Coming into work on the bus this morning, it occurred to me that the Christopher Nolan film I most wanted to watch again was Insomnia. I remember it being the least tricksy of Nolan’s films; a sharp, intelligent thriller, heavy on style and atmosphere, which seemed less concerned with the kind of ingenious puzzles and narrative twists that the director deployed in Memento, The Prestige and Inception.
Coming into work on the bus this morning, it occurred to me that the Christopher Nolan film I most wanted to watch again was Insomnia. I remember it being the least tricksy of Nolan’s films; a sharp, intelligent thriller, heavy on style and atmosphere, which seemed less concerned with the kind of ingenious puzzles and narrative twists that the director deployed in Memento, The Prestige and Inception. A remake of a Norwegian thriller, in the days before such things were fashionable, with Al Pacino as a frazzled cop investigating a murder in a small Alaskan town, a place of unrelenting perpetual light, Insomnia felt more of human film, I suppose, as we watched Pacino unravel, his senses jammed wide open, wired on the midnight sun and no sleep. It’s easier, I think, to admire Nolan’s movies for their intelligence and technical skill than for their emotional warmth. Insomnia, however, might prove to be the exception.

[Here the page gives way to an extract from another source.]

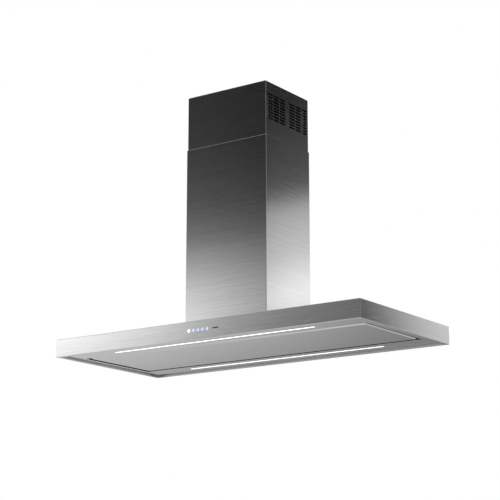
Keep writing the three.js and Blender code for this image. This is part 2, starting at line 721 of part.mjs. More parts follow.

There is very little humanity to be found in Nolan Batfilms. How could there be? The characters in these Batfilms are psychopaths, freaks; barely human in the first place. The Dark Knight Rises opens eight years on from the events in The Dark Knight, with the Batman retired after having taken the blame for the death of District Attorney Harvey Dent; meanwhile, Bruce Wayne is living in self-imposed isolation in Wayne Manor, apparently with “eight inch long nails, peeing into Mason jars”, a nice allusion to Howard Hughes. But as one astute observer comments, Wayne is simply “waiting for something bad to happen” – which it surely does, a “moment of crisis” presents itself in the shape of Bane, a concrete slab of a man, intent on destroying Gotham City and the Batman, too.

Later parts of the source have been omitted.